Getting promoted as a software engineer isn’t just about technical brilliance. It’s about visibility, impact, and playing a different game than the one you’ve been grinding. Here’s how to shift your trajectory.
Write Code That Solves Business Problems
Your manager doesn’t wake up thinking about how many lines of code you wrote or how clean your abstraction is. They care about outcomes: revenue, retention, speed, reliability.
Stop optimizing for perfection. Start optimizing for value.
- Ask “why” before you start coding. Someone has a need. Understand it, then build the smallest thing that helps.
- Prioritize work that touches real customers. Bug fixes and tech debt matter, but feature work and experiments drive promotions.
- Ship fast, then iterate. A shipped MVP with feedback loops beats a perfect PR that’s two weeks late.
When you tie your commits to measurable business results, you make the promotion conversation easy.
Own Problems, Not Just Tasks
Junior engineers wait for tickets. Senior engineers create them.
Instead of saying “I’ll fix this bug,” say “I’ll find the root cause and prevent it from happening again.” Instead of asking for requirements, draft a design doc.
- Spot gaps in your team’s workflow, testing, or architecture.
- Propose solutions with a clear before/after. Use simple metrics: “This change cuts error rates by 30%” or “Reduces page load by 2s.”
- Execute end-to-end. Follow your work through staging, production, and monitoring.

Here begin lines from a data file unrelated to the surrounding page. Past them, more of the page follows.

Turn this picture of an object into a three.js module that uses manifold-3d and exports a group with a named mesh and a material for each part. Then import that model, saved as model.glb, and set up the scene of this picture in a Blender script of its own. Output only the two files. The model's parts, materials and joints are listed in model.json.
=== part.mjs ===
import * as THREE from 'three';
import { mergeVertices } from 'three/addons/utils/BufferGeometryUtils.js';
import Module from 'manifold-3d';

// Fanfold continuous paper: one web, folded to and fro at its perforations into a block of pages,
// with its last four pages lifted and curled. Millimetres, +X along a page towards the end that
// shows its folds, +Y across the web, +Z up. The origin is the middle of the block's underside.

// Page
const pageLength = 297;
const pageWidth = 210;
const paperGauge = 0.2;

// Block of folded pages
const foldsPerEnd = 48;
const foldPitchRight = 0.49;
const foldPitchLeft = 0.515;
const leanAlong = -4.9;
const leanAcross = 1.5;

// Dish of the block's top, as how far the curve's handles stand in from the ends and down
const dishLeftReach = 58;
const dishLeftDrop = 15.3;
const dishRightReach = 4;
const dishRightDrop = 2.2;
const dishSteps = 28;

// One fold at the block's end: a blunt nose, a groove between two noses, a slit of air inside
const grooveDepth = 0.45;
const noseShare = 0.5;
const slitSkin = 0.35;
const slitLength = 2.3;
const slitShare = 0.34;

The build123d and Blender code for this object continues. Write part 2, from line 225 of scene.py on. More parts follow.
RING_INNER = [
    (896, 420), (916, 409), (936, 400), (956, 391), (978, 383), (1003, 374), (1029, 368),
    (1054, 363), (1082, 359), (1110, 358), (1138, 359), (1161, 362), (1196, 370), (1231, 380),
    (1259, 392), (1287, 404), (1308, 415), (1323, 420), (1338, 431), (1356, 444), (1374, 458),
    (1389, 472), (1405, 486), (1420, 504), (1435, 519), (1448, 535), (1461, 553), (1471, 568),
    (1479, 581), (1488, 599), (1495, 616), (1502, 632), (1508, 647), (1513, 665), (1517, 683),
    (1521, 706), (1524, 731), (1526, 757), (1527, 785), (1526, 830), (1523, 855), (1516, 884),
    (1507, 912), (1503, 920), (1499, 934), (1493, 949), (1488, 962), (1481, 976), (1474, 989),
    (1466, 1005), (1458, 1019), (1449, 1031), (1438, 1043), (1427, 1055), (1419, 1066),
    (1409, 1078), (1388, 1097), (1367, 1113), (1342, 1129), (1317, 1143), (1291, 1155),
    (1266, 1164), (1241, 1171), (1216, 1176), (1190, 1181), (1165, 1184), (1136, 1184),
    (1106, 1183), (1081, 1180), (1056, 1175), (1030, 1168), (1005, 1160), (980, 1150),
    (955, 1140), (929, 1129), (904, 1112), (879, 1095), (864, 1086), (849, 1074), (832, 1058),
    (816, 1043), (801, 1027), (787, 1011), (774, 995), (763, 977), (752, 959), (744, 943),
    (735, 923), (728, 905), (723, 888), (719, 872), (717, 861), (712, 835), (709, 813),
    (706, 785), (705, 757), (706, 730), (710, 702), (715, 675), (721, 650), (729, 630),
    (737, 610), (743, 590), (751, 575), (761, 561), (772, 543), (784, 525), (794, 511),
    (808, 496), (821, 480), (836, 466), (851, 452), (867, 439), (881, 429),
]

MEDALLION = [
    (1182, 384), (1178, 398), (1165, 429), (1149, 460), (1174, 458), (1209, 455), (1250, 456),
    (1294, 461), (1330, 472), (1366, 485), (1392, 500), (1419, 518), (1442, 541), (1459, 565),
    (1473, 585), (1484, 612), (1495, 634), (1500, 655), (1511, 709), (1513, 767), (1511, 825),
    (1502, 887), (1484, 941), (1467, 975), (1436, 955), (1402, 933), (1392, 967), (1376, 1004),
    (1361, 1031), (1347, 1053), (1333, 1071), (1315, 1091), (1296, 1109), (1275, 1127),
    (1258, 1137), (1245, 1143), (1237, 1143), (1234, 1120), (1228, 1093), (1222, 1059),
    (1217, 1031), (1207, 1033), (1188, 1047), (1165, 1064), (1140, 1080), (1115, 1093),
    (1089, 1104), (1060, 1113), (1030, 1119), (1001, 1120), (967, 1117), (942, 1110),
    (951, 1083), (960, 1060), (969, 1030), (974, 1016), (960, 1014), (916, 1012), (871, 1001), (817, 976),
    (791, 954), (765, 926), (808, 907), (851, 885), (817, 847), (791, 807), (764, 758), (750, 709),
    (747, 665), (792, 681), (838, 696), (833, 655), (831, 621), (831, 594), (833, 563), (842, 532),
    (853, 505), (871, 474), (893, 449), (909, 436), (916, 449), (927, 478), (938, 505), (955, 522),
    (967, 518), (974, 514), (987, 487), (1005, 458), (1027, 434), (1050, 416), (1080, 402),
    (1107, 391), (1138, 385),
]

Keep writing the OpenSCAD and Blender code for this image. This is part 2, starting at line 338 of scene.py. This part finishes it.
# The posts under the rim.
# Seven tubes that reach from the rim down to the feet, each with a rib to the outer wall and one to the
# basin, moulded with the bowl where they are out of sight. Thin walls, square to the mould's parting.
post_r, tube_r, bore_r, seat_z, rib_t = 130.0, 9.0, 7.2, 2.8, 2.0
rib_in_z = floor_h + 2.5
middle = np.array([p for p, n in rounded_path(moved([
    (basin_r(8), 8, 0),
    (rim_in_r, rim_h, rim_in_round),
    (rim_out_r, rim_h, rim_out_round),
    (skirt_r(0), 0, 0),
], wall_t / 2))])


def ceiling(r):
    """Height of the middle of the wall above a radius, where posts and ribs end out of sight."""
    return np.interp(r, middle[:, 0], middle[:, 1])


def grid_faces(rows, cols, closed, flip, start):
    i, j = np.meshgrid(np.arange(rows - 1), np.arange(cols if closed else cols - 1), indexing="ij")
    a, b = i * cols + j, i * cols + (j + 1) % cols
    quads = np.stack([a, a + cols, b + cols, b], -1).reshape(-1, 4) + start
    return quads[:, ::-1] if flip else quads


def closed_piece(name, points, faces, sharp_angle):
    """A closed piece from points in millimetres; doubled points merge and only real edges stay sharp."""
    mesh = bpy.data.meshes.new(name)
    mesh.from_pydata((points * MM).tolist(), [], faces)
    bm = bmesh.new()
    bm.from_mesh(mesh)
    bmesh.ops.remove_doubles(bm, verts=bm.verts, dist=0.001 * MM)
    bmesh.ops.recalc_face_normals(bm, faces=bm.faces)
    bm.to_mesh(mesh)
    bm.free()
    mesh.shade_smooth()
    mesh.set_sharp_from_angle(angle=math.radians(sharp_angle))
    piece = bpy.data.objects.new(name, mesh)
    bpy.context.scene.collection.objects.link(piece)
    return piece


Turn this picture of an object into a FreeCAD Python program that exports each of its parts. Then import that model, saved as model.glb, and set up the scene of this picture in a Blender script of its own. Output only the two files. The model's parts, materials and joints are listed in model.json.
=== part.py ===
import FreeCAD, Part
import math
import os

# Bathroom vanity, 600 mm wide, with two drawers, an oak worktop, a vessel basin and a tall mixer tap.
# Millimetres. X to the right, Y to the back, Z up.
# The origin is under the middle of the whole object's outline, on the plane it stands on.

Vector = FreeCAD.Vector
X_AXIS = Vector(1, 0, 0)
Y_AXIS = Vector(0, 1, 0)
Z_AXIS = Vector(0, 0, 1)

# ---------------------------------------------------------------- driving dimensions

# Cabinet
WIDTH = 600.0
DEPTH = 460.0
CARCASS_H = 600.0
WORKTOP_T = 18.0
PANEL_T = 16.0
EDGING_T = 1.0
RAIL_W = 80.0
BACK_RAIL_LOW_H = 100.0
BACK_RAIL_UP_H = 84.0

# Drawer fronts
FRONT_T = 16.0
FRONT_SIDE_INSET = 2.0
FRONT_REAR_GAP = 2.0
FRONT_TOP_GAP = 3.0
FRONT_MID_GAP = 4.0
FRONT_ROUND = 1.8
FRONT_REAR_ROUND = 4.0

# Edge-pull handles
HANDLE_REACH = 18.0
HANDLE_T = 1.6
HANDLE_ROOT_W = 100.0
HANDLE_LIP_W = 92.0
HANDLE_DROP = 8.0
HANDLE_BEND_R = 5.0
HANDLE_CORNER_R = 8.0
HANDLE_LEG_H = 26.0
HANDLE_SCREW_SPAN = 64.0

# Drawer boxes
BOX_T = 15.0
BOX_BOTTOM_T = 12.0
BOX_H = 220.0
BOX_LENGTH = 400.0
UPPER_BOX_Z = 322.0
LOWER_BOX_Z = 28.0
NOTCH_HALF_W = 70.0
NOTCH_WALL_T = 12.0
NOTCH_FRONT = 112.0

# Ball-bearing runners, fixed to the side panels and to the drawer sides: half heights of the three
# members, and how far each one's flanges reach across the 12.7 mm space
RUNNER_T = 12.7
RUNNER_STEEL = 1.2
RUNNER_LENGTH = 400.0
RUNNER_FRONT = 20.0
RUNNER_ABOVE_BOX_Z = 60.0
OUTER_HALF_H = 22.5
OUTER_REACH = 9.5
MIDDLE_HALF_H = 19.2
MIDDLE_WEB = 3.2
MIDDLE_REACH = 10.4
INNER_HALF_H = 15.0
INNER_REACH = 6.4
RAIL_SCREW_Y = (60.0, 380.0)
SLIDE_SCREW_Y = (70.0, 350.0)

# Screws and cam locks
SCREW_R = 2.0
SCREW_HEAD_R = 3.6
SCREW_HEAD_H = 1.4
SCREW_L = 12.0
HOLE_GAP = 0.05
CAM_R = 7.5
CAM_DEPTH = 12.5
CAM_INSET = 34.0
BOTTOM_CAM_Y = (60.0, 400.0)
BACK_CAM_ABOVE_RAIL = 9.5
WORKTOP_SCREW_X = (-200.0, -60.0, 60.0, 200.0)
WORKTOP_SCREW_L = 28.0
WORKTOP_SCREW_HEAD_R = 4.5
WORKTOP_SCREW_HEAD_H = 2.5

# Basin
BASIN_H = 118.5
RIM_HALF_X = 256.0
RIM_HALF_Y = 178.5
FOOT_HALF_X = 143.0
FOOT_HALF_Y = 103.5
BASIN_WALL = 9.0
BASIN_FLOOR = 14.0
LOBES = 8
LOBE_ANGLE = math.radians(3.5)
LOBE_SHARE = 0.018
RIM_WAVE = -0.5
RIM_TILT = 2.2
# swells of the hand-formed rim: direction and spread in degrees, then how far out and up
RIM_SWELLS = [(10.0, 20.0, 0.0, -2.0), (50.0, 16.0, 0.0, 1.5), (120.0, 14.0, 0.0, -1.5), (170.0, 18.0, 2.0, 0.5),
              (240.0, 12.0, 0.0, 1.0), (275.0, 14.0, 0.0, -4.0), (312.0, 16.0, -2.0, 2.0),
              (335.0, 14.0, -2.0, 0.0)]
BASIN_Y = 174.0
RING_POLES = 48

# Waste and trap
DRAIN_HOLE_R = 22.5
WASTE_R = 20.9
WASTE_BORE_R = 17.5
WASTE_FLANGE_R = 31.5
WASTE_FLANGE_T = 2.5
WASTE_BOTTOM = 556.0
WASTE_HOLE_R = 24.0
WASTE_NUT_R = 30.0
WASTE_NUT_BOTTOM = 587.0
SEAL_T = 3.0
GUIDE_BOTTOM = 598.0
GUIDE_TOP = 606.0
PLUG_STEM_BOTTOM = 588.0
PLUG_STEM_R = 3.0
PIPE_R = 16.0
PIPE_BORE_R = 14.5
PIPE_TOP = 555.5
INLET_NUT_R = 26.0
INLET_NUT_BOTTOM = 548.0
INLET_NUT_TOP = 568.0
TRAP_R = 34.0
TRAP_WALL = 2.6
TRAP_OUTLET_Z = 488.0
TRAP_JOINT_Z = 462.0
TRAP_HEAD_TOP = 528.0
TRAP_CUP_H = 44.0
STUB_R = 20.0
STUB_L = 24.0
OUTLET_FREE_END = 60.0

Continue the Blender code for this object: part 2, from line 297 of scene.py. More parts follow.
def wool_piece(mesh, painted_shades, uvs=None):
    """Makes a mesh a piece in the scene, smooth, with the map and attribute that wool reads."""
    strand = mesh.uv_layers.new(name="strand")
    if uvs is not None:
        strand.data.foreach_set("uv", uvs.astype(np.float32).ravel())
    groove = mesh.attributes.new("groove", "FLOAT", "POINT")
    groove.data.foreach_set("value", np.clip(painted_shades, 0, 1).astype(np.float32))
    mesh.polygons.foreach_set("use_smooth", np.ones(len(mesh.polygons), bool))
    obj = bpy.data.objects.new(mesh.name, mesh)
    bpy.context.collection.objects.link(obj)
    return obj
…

Promotion committees look for engineers who reduce chaos. Be the person who makes the team’s life easier.
Make Your Work Visible
If you’re doing amazing work but nobody knows, you’re invisible. And invisible people don’t get promoted.
Build your brand inside your company. Not by bragging—by teaching and documenting.
- Write clear PR descriptions that explain why you made each decision. Your reviewers will learn from you.
- Share learnings in your standup or Slack channel. “Found a tricky race condition—here’s how I fixed it.” That’s gold for others.
- Keep a “brag doc” (a private list of your wins each quarter). Use it when writing performance reviews or asking for promotion. It’s not boastful—it’s preparation.
Visibility is a skill, not a personality trait. Practice it.
Build Influence Beyond Your Code
The most valued engineers are multipliers: they make everyone around them better.
- Mentor junior engineers. Even 30 minutes a week. It shows leadership potential and spreads your impact.
- Review PRs thoroughly and kindly. Your thoughtful feedback gets noticed by the whole team.
- Volunteer for cross-team projects that require coordination. These expose you to higher-ups and show you can handle scope.
Promotion criteria almost always include a “team impact” section. Fill it.
Understand the Promotion Rubric
Every company has a hidden playbook. Find it.
Ask your manager for the exact criteria for the next level. Look at the career ladder documentation. Study what promoted engineers have actually done, not what their job description says.
Common patterns: - From IC to Senior: Independence, technical leadership, ability to unblock the team. - From Senior to Staff: Cross-team strategy, industry influence, solving ambiguous problems.
Map your growth plan to those points. If you’re doing IC work but the next level needs strategic thinking, pivot now.
Talk to Your Manager Like a Partner
Your manager isn’t your boss—they’re your advocate. But you have to enroll them.
- Have a quarterly “promotion check-in.” Not a complaint session. A structured conversation: “Here’s what I’ve done. What gaps do I need to fill for the next level?”
- Ask for stretch assignments. “I want to lead the new API migration—can I own it?” Managers love someone who volunteers for hard work.
- Don’t assume they know your wins. At the start of each 1:1, mention one thing you’re proud of that week.
You’re the CEO of your career. Your manager is just a board member.
Ship, Ship, Ship
Promotions come from a history of delivered results, not one grand gesture. Stack wins.
Each shipped feature, each documented process, each mentored colleague—they all build a case file. When reviews come around, your manager will have an easy story to tell.
And the best part? Every skill you build for promotion—ownership, visibility, business thinking—makes you a better engineer anyway.
So stop waiting for the next ticket. Start building the next version of yourself.